RECORDED INFORMATION:
☆ ☆ ☆ ☆ ☆

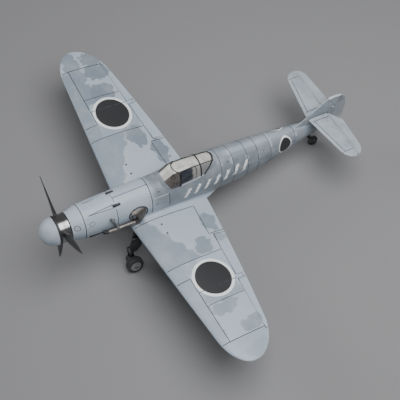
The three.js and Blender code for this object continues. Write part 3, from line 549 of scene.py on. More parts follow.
MATERIALS = {
    "wing": wing_paint(),
    "fuselage": fuselage_paint(),
    "plain": plain_paint("light_paint", LIGHT_BLUE_GREY),
    "tail": plain_paint("tail_paint", linear(172, 181, 190)),
    "rudder": fin_paint(),
    "ring": metal("polished_ring", linear(156, 156, 158), 0.2, 2.0, (1, 0.06, 1)),
    "pipe": metal("scoop_metal", linear(112, 107, 103), 0.44, 1.4, share=0.6),
    "steel": metal("steel", linear(150, 150, 152), 0.3, 2.0),
    "gunmetal": metal("gunmetal", linear(70, 70, 73), 0.4, 2.5),
    "blade": metal("blade_metal", linear(92, 92, 94), 0.32, 1.2, (0.3, 1, 0.3), 0.8),
    "black": moulded("black_plastic", linear(34, 35, 37)),
    "interior": moulded("cockpit_grey", linear(72, 76, 80), 0.7),
    "rubber": moulded("tyre_rubber", linear(50, 52, 54), 0.7, 3.0, 0.35),
    "leather": moulded("seat_pad", linear(88, 66, 48), 0.6, 1.6, 0.2),
    "belt": moulded("belt_webbing", linear(150, 138, 112), 0.8, 3.0, 0.2),
    "frame": moulded("canopy_frame", linear(20, 20, 22), 0.45),
    "bracket": moulded("bracket_grey", linear(96, 99, 103), 0.5),
    # painted shade: the gear doors lie in the wing's shadow, so they are coloured dark like the black legs
    "door": moulded("door_painted_shade", linear(40, 41, 43), 0.5),
    "spinner": plain_paint("spinner_paint", linear(174, 186, 198), 0.6),
    "darkpipe": metal("pipe_metal", linear(138, 134, 131), 0.38, 1.6, share=0.6),
    "exhaust": metal("burnt_metal", linear(84, 74, 66), 0.5, 2.4),
    "hub": metal("hub_metal", linear(178, 180, 182), 0.4, 2.0, share=0.5),
    "ridge": plain_paint("ridge_paint", linear(206, 212, 217)),
    # painted shade: the dark elevator nose and slot along the tail's hinge line
    "seam": plain_paint("hinge_gap_painted_shade", linear(88, 96, 105), 0.7),
    "wash": wash(),
    "clear": clear_moulding(),
}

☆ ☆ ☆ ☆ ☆

WORK TO COMPLETE:
Reproduce each line verbatim.

EXPECTED ANSWER:
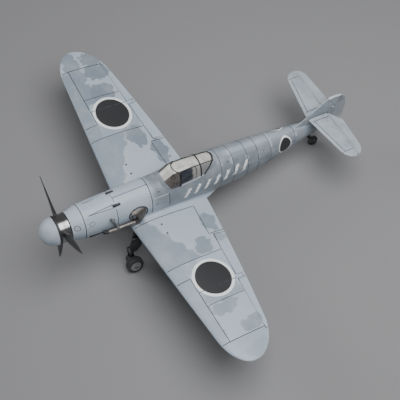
The three.js and Blender code for this object continues. Write part 3, from line 549 of scene.py on. More parts follow.
MATERIALS = {
    "wing": wing_paint(),
    "fuselage": fuselage_paint(),
    "plain": plain_paint("light_paint", LIGHT_BLUE_GREY),
    "tail": plain_paint("tail_paint", linear(172, 181, 190)),
    "rudder": fin_paint(),
    "ring": metal("polished_ring", linear(156, 156, 158), 0.2, 2.0, (1, 0.06, 1)),
    "pipe": metal("scoop_metal", linear(112, 107, 103), 0.44, 1.4, share=0.6),
    "steel": metal("steel", linear(150, 150, 152), 0.3, 2.0),
    "gunmetal": metal("gunmetal", linear(70, 70, 73), 0.4, 2.5),
    "blade": metal("blade_metal", linear(92, 92, 94), 0.32, 1.2, (0.3, 1, 0.3), 0.8),
    "black": moulded("black_plastic", linear(34, 35, 37)),
    "interior": moulded("cockpit_grey", linear(72, 76, 80), 0.7),
    "rubber": moulded("tyre_rubber", linear(50, 52, 54), 0.7, 3.0, 0.35),
    "leather": moulded("seat_pad", linear(88, 66, 48), 0.6, 1.6, 0.2),
    "belt": moulded("belt_webbing", linear(150, 138, 112), 0.8, 3.0, 0.2),
    "frame": moulded("canopy_frame", linear(20, 20, 22), 0.45),
    "bracket": moulded("bracket_grey", linear(96, 99, 103), 0.5),
    # painted shade: the gear doors lie in the wing's shadow, so they are coloured dark like the black legs
    "door": moulded("door_painted_shade", linear(40, 41, 43), 0.5),
    "spinner": plain_paint("spinner_paint", linear(174, 186, 198), 0.6),
    "darkpipe": metal("pipe_metal", linear(138, 134, 131), 0.38, 1.6, share=0.6),
    "exhaust": metal("burnt_metal", linear(84, 74, 66), 0.5, 2.4),
    "hub": metal("hub_metal", linear(178, 180, 182), 0.4, 2.0, share=0.5),
    "ridge": plain_paint("ridge_paint", linear(206, 212, 217)),
    # painted shade: the dark elevator nose and slot along the tail's hinge line
    "seam": plain_paint("hinge_gap_painted_shade", linear(88, 96, 105), 0.7),
    "wash": wash(),
    "clear": clear_moulding(),
}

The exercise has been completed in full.